- Record set -
◆ ◆ ◆ ◆

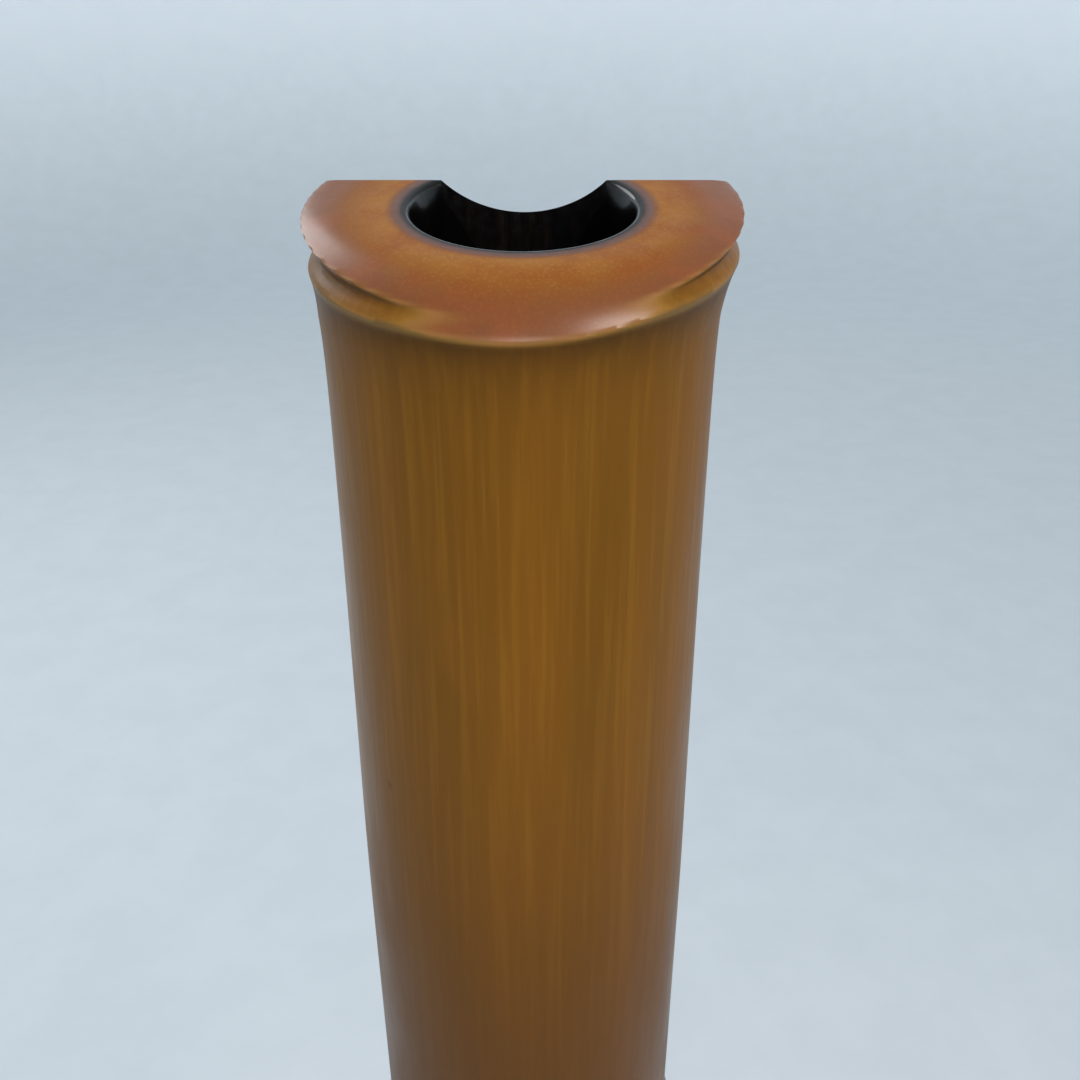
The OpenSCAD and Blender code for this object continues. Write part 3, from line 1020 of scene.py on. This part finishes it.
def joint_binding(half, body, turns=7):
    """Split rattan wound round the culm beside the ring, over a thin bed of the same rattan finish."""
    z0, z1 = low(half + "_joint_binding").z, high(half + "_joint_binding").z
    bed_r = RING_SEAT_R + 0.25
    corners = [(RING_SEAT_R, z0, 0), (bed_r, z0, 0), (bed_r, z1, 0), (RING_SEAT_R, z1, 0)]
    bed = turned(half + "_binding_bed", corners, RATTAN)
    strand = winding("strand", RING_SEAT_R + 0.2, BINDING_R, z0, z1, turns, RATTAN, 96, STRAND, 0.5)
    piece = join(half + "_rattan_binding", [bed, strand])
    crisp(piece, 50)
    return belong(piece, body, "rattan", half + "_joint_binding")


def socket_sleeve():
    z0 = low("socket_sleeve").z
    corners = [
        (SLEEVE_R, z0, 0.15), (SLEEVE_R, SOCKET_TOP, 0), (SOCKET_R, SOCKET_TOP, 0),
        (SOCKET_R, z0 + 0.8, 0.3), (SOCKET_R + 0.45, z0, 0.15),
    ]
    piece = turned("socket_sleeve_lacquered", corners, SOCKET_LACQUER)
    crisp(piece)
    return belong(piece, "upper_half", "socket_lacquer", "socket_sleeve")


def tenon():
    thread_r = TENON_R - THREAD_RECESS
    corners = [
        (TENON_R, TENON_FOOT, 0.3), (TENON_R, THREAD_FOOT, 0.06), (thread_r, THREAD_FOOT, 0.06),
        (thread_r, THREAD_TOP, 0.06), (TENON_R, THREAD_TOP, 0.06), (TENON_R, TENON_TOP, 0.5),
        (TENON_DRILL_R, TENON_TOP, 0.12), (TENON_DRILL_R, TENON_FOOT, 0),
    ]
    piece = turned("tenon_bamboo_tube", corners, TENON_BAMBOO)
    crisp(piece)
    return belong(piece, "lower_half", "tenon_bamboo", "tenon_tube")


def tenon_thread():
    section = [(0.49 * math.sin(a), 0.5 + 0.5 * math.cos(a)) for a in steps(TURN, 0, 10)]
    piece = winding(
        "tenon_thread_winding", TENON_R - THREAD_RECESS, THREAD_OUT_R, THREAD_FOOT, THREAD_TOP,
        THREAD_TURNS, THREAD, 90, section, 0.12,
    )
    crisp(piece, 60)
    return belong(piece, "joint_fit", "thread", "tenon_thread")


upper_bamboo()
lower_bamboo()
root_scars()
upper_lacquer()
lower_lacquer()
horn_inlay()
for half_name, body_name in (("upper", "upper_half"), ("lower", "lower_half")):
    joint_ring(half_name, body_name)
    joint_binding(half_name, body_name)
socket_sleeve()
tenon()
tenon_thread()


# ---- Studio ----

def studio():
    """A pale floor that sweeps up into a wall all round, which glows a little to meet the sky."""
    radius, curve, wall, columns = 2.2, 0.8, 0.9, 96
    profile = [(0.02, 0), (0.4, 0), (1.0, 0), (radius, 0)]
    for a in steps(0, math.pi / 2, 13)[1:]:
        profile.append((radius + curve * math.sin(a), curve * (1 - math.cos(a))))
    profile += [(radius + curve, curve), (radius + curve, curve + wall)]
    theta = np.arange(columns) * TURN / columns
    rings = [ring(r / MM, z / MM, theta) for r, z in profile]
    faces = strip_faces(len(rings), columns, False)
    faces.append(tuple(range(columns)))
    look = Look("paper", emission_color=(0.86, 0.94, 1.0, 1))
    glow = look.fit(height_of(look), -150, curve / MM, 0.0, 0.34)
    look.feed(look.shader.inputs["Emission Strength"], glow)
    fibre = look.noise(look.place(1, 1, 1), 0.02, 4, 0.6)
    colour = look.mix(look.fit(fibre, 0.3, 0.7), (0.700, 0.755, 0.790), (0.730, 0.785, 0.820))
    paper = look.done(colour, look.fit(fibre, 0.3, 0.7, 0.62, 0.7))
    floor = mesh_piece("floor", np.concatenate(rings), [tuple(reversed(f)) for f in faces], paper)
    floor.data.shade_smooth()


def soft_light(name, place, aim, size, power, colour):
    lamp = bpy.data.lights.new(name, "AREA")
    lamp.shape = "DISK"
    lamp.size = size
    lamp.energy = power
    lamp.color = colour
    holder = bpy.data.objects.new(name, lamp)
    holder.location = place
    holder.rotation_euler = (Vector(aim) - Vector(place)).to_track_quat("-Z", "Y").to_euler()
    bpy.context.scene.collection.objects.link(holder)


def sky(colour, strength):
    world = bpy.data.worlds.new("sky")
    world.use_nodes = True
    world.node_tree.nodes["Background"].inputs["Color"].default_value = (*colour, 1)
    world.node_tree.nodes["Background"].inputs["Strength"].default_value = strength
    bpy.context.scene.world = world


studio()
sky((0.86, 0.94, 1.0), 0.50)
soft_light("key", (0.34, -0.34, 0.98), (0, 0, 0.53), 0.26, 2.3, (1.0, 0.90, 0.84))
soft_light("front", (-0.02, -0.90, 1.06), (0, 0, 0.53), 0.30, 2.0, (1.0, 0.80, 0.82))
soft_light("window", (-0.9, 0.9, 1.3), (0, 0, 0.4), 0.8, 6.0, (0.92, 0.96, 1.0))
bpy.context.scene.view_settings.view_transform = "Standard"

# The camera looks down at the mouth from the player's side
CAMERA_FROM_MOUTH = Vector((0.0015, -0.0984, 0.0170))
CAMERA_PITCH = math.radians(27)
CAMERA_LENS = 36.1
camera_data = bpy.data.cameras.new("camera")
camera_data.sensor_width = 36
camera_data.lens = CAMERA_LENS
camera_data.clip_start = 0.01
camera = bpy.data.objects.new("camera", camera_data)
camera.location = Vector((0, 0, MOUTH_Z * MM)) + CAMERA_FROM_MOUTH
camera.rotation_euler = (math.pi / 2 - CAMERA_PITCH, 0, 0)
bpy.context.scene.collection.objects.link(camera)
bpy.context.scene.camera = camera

◆ ◆ ◆ ◆

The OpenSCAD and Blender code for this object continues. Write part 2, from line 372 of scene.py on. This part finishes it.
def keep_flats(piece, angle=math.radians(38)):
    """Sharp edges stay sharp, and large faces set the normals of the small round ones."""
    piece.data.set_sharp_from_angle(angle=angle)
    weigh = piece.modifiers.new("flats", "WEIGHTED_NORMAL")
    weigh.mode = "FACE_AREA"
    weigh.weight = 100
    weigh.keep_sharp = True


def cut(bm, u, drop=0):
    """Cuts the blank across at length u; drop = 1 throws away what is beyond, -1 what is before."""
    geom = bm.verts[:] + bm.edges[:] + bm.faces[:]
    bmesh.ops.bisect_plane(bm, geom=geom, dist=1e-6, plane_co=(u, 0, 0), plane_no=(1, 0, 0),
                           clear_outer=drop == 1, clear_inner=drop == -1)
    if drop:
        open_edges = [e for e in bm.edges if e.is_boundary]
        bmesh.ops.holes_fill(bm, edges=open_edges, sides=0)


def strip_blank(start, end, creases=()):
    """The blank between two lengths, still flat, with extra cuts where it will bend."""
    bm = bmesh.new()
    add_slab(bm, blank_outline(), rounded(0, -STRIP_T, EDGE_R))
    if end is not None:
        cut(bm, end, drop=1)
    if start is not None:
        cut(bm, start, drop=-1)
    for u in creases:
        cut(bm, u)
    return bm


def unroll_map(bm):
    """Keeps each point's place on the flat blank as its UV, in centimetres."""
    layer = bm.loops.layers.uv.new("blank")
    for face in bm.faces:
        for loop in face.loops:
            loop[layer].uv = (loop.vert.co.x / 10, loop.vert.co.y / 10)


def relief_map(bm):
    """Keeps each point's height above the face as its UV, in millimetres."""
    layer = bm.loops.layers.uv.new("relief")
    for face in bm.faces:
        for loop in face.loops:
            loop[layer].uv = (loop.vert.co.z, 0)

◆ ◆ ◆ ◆

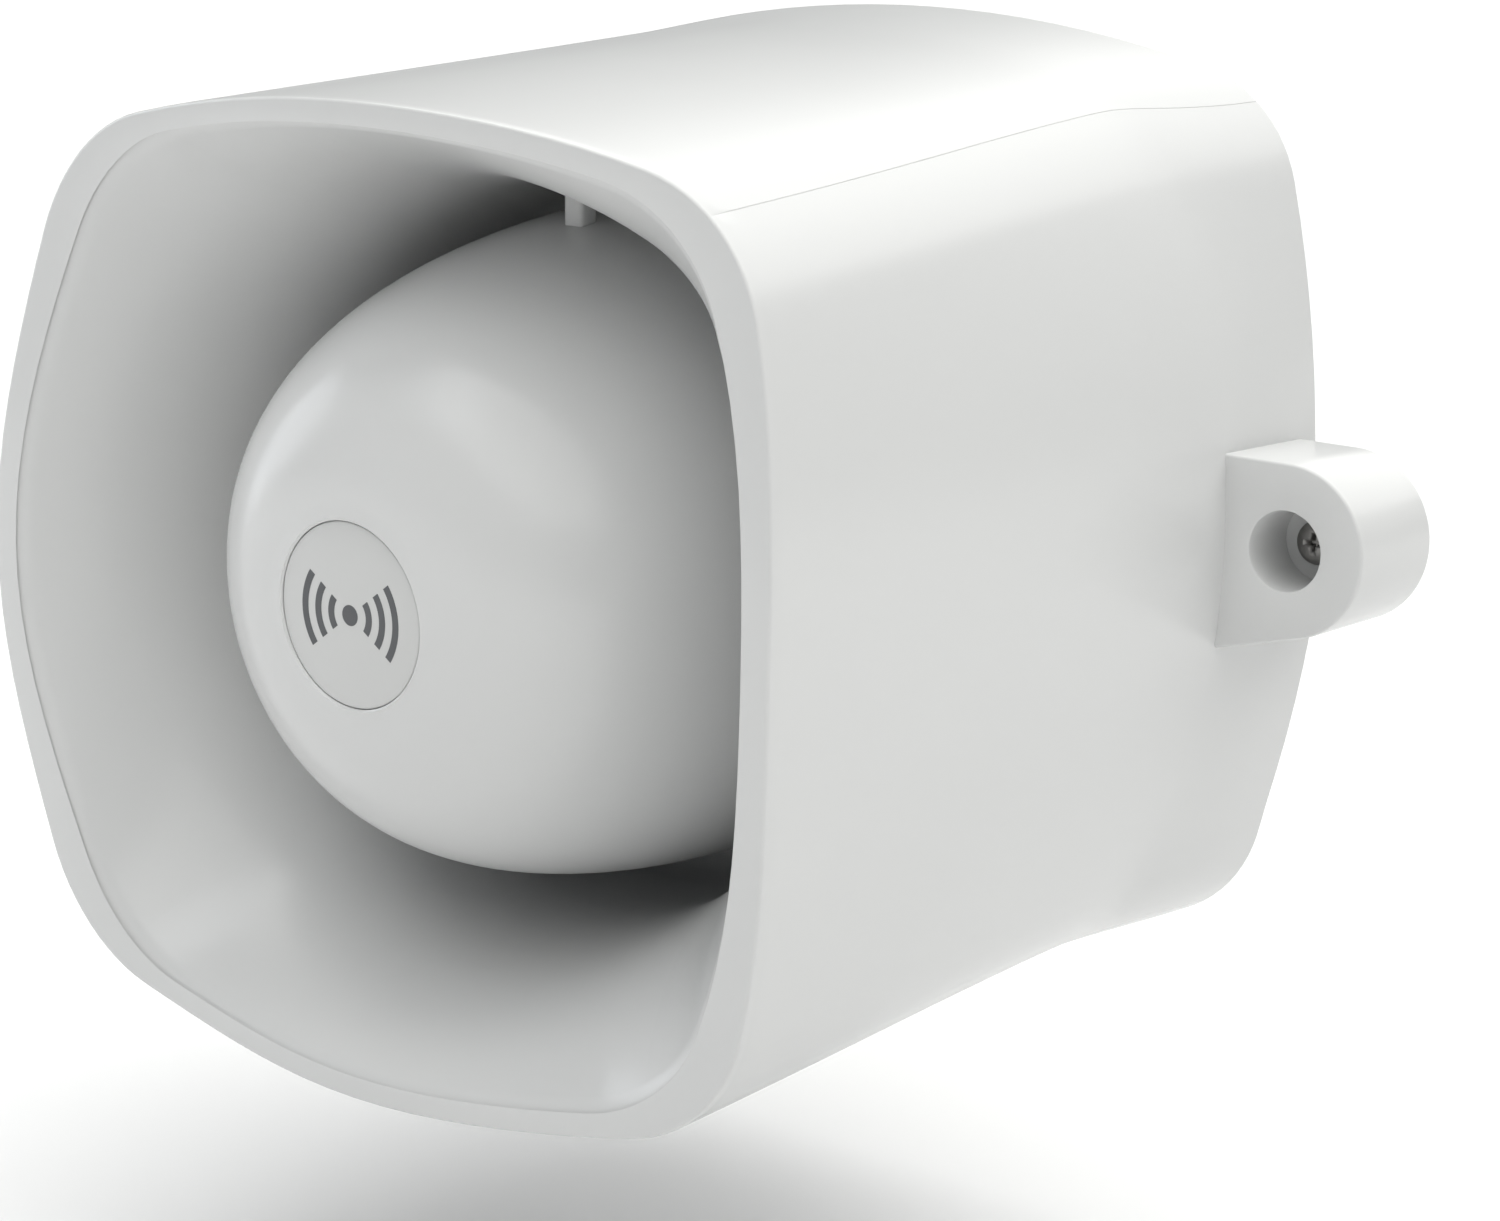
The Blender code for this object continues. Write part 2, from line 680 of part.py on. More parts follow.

◆ ◆ ◆ ◆

- Task to complete -
Print exactly the lines above from the one with "372 of scene.py on. This part finishes it." to the one with "bmesh.ops.holes_fill(bm, edges=open_edges, sides=0)", including both.

- Written response -
The OpenSCAD and Blender code for this object continues. Write part 2, from line 372 of scene.py on. This part finishes it.
def keep_flats(piece, angle=math.radians(38)):
    """Sharp edges stay sharp, and large faces set the normals of the small round ones."""
    piece.data.set_sharp_from_angle(angle=angle)
    weigh = piece.modifiers.new("flats", "WEIGHTED_NORMAL")
    weigh.mode = "FACE_AREA"
    weigh.weight = 100
    weigh.keep_sharp = True


def cut(bm, u, drop=0):
    """Cuts the blank across at length u; drop = 1 throws away what is beyond, -1 what is before."""
    geom = bm.verts[:] + bm.edges[:] + bm.faces[:]
    bmesh.ops.bisect_plane(bm, geom=geom, dist=1e-6, plane_co=(u, 0, 0), plane_no=(1, 0, 0),
                           clear_outer=drop == 1, clear_inner=drop == -1)
    if drop:
        open_edges = [e for e in bm.edges if e.is_boundary]
        bmesh.ops.holes_fill(bm, edges=open_edges, sides=0)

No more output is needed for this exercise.